Two other key dates are 1921 and 1926-S. About 1.2 million were struck, but today there are far fewer coins left. PCGS has graded 2,386 1921 coins. In XF it runs $450 but jumps to $1850 in MS63 and $4,000 in MS65. In MS67FB (with 4 graded by PCGS) it is worth $30,000.
As for 1926-S, 1.5 million were made. Any Mercury dimes with mintages below 2 million are semi-key coins. This date is more valuable in mint state than circulated condition with XF40 running $250 but MS63 reaching $2,000. With FB the two coins PCGS has given the top grade of MS67 command $55,000. Only about 1,000 in all grades have been graded by PCGS.
Most valuable Mercury dimes
In addition to the key dates and certain condition rarities, the most valuable Mercury dimes are primarily the variety coins. A full set including the major varieties runs a little under $10,000 in XF40, but the same set with FB in the top grade of MS67 is an impressive $750,000!
The most well-known varieties are the 1942/41 overdates struck at either the Philadelphia or Denver Mints.
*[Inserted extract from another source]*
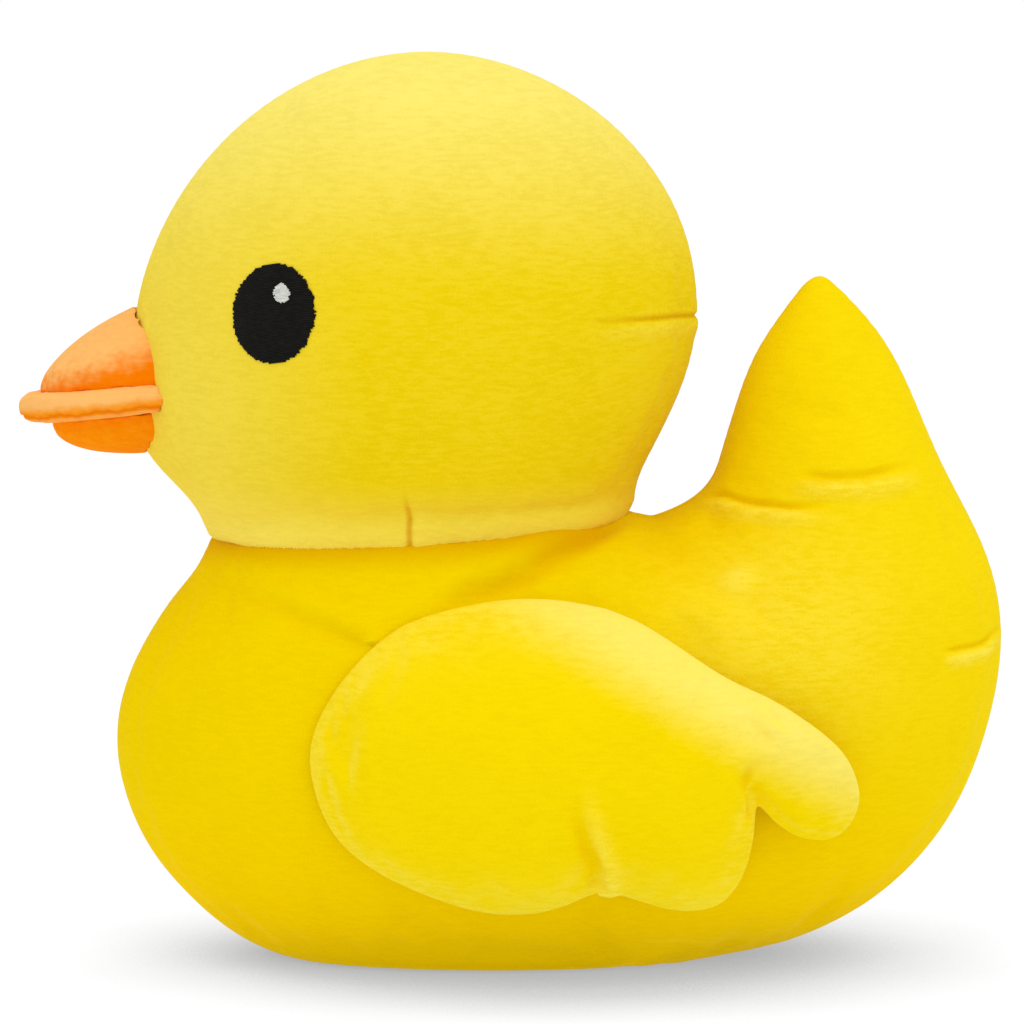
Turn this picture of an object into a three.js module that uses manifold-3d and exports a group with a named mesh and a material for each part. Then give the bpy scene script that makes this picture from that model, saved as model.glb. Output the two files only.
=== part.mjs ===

These coins were the result of inexperienced personnel and imperfect dies used to create 1941 and 1942 hubs, according to Mint Director Nellie Tayloe Ross in a 1946 letter. They were made during WWII when production had been ramped up from tens of millions of dimes to 175 and 205 million in 1941 and 1942, which created a high-pressure environment at the Mint. The Philadelphia version is easier to spot and rarer.
For both versions of this popular overdate/double die, circulated coins are not hard to locate and run about $600 in XF. But mint state coins are very scarce with only about 3,400 and 1,600 graded respectively at PCGS for the Philly and Denver versions. Values in MS63 are $4,750 and $7,500 respectively. The top graded coins are MS66FB and MS67FB which run $85,000 and $120,000.